Remember back when you first learned a sport, to play an instrument, to write. Remember how your teacher would stress fundamentals again and again. Not many skills can be perfected without a solid grasp of the fundamental movement or principals associated with them. Over the course of the next few articles you will see that dieting is really not any different.
Most of us learned basic nutrition way back in grammar school. We learned about proteins, carbohydrates, and fats. We learned how many servings of the various food groups were thought to be healthy at the time. And most of us paid no attention at all. Even if we had, who is to say what we learned way back when is correct? Certainly today's nutritionists know far more than those of 30 years ago. I mean, when was the last time someone recommended three servings a day of the red meat food group? But the basic fundamentals are the same. We all need a combination of protein, carbohydrates, and fat to survive. To be healthy we must pay attention to and monitor what we eat. In short, we can all benefit from basic knowledge of nutritional theory.

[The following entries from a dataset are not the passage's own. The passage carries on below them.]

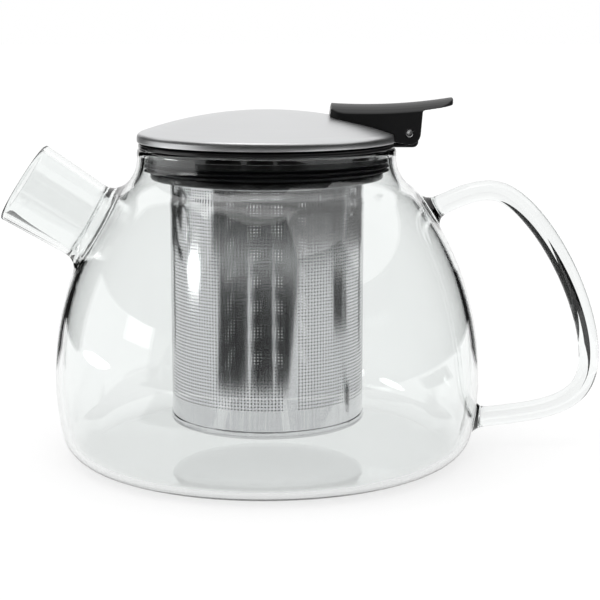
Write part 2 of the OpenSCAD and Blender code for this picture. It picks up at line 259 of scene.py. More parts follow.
# A material with one Principled shader. paint(book, place) returns what varies on it.
def finishOf(name, constants, paint):
    material = bpy.data.materials.new(name)
    material.use_nodes = True
    tree = material.node_tree
    tree.nodes.clear()
    book = NodeBook(tree)
    place = book.node("ShaderNodeTexCoord", {}, {}, "Object")
    varying = paint(book, place)
    shader = book.node("ShaderNodeBsdfPrincipled", {}, {**constants, **varying}, "BSDF")
    book.node("ShaderNodeOutputMaterial", {}, {"Surface": shader})
    return material


# The hinge pin's place, which its finish and several pieces use
pinLow, pinHigh = boxOf("hinge_pin")
pinX, pinZ = (pinLow[0] + pinHigh[0]) / 2, (pinLow[2] + pinHigh[2]) / 2
pinBore = 0.75


# Finishes

glassLook = {
    "tint": (0.925, 0.94, 0.935),
    "ior": 1.47,
    "waveScale": 38.0,
    "waveBump": 0.05,
    "bloomScale": 16.0,
}


def paintGlass(book, place):
    waves = book.noise(place, glassLook["waveScale"], 1.0)
    bloom = book.step(book.noise(place, glassLook["bloomScale"], 4.0), 0.62, 0.8)
    return {"Roughness": bloom * 0.02, "Normal": book.bump(waves, glassLook["waveBump"], 0.0006)}


clearGlass = finishOf("clearGlass", {
    "Base Color": glassLook["tint"], "IOR": glassLook["ior"], "Transmission Weight": 1.0,
}, paintGlass)

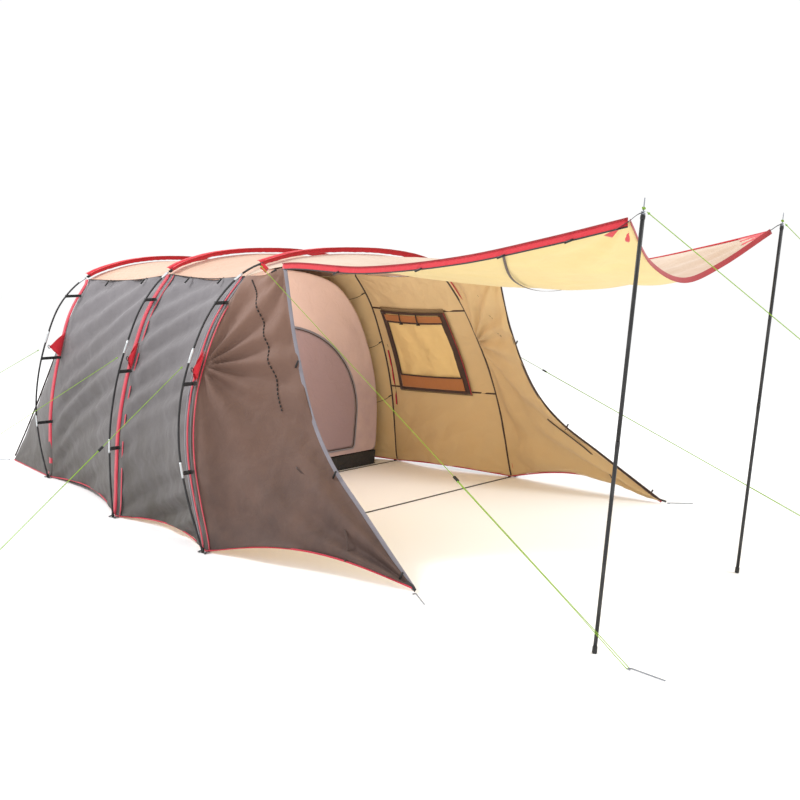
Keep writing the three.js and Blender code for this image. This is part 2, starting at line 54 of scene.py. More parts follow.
# Arches: place along the tunnel, half width, height, backward lean, how far the sides are pushed out
# high up and half way up, and how far the cloth hangs clear of the middle of each leg.
FRONT = dict(y=0.0, width=1.612, height=1.905, lean=0.280, shoulder=-0.015, belly=0.0, off=0.065)
MIDDLE = dict(y=1.240, width=1.502, height=1.916, lean=0.0, shoulder=0.0, belly=-0.045, off=0.065)
REAR = dict(y=2.910, width=1.124, height=1.866, lean=-0.300, shoulder=0.088, belly=0.11, off=0.110)
ARCHES = {"front": FRONT, "middle": MIDDLE, "rear": REAR}
CLOTH_INSET = 0.026
HEM = 0.005
REAR_CORNER = (0.940, 3.900)
WING_TOP = (1.078, -0.215, 1.788)
NEAR_TIP = Vector((-1.280, -1.500, 0.015))
FAR_TIP = Vector((1.550, -1.440, 0.015))
NEAR_POST = (Vector((-1.380, -2.730, 0.0)), Vector((-1.340, -2.900, 2.0)))
FAR_POST = (Vector((0.260, -2.650, 0.0)), Vector((0.350, -2.790, 2.0)))
CORNER_REACH = Vector((0.0, 0.062, -0.028))
CLOTH = 0.0016
POLE = 0.007
TAB_HEIGHT = 1.15

# Guy lines: what each is tied to, the height there, its peg and the slider's share of the way.
GUYS = {
    "near_rear_guy": (REAR, -1, 1.120, (-2.640, 4.060), 0.42),
    "near_middle_guy": (MIDDLE, -1, 1.150, (-2.300, 2.990), 0.62),
    "near_front_guy": (FRONT, -1, 1.160, (-2.740, 0.660), 0.42),
    "near_crest_guy": ("wing", -1, 0.44, (-1.430, -2.940), 0.62),
    "far_front_guy": (FRONT, 1, 1.160, (1.740, -2.500), 0.2),
    "near_upright_guy": (NEAR_POST, -1, 2.0, (0.836, -4.500), 0.3),
    "far_upright_guy": (FAR_POST, 1, 2.0, (1.557, -4.400), 0.3),
}
GUY_REACH = 0.040
POST_FIXING = Vector((0.007, -0.014, 0.012))
WING_FIXING = Vector((-0.050, 0.0, 0.034))
PEG_HEIGHT = 0.004
CORD_DIAMETER = 0.004


# ---------------------------------------------------------------- materials
def srgb(red, green, blue):
    def linear(value):
        value /= 255
        return value / 12.92 if value <= 0.04045 else ((value + 0.055) / 1.055) ** 2.4

    return (linear(red), linear(green), linear(blue), 1.0)


def new_material(name, color, roughness, metallic=0.0):
    material = bpy.data.materials.new(name)
    material.use_nodes = True
    shader = material.node_tree.nodes["Principled BSDF"]
    shader.inputs["Base Color"].default_value = color
    shader.inputs["Roughness"].default_value = roughness
    shader.inputs["Metallic"].default_value = metallic
    return material, shader


class Nodes:
    """Short calls for adding and linking shader nodes."""

    def __init__(self, material):
        self.tree = material.node_tree
        self.place = self.add("ShaderNodeTexCoord").outputs["Object"]

    def add(self, kind, **values):
        node = self.tree.nodes.new(kind)
        for key, value in values.items():
            if hasattr(node, key):
                setattr(node, key, value)
            else:
                node.inputs[key.replace("_", " ")].default_value = value
        return node

    def link(self, source, target):
        self.tree.links.new(source, target)

    def texture(self, kind, scale, stretch=(1, 1, 1), **values):
        mapping = self.add("ShaderNodeMapping")
        mapping.inputs["Scale"].default_value = stretch
        self.link(self.place, mapping.inputs["Vector"])
        node = self.add(kind, Scale=scale, **values)
        self.link(mapping.outputs["Vector"], node.inputs["Vector"])
        return node

    def mix(self, share, first, second):
        node = self.add("ShaderNodeMix", data_type="RGBA")
        for value, socket in ((share, 0), (first, 6), (second, 7)):
            if hasattr(value, "links"):
                self.link(value, node.inputs[socket])
            else:
                node.inputs[socket].default_value = value
        return node.outputs[2]

    def bump(self, height, strength, distance, before=None):
        node = self.add("ShaderNodeBump", Strength=strength, Distance=distance)
        self.link(height, node.inputs["Height"])
        if before:
            self.link(before, node.inputs["Normal"])
        return node.outputs["Normal"]


def ranged(nodes, value, low, high):
    node = nodes.add("ShaderNodeMapRange")
    node.inputs["From Min"].default_value = low
    node.inputs["From Max"].default_value = high
    nodes.link(value, node.inputs["Value"])
    return node.outputs["Result"]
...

I am not a nutritionist. I do however, probably posess more hands on - or more accurately, personal trial and error - knowledge about eating than most people ever will. Eating for fitness performance has been a life-long hobby of mine and I have experimented with diets that have caused many "rational" minds to inform me that I was mad. Way back in high school I was experimenting with so many strange eating and supplemental combinations that I inspired my mother to write her thesis on nutrition, just to see what I was up to. I think I've attempted every supposedly performance-enhancing diet I've ever heard of. I've also experimented with most (legal) supplements. (I've been tempted to experiment with steroids but could never justify it to myself.) Basically, when it comes to fitness and nutrition, I've been a human guinea pig, and hopefully my life as a lab rat will be able to benefit you.
This month's rule (or Rule Number One as it were): Results may vary. This is a very important rule to understand. Just as in exercise fitness, there are no hard and fast rules that work for everyone. There are hard and fast rules about what your body needs to eat to survive, but that is different than what will turn you into an energetic whirling dervish. In exercise, the varying results are fairly easy to explain because it usually comes down to muscle fiber type. In nutrition, there is no hard science to explain it. Some say blood type, and some say heredity, some say we all benefit the same from the same foods. The fact is we just don't know. This is where you come in. This is why if you want to learn how to eat to maximize, or even improve on, your body's capabilities you need to learn to listen to your body; to gauge what is happening to you as opposed to what someone told you would happen.
Like horse wrangler Hans Ehrengard said about his horses, "I can make 'em go, but I can't make 'em do"; I can tell you what works for me (and what will theoretically make you go), but I can't tell you what will work for you. There are some things in this life you have to do for yourself and listening to the subtleties of your body is a damn fine place to start.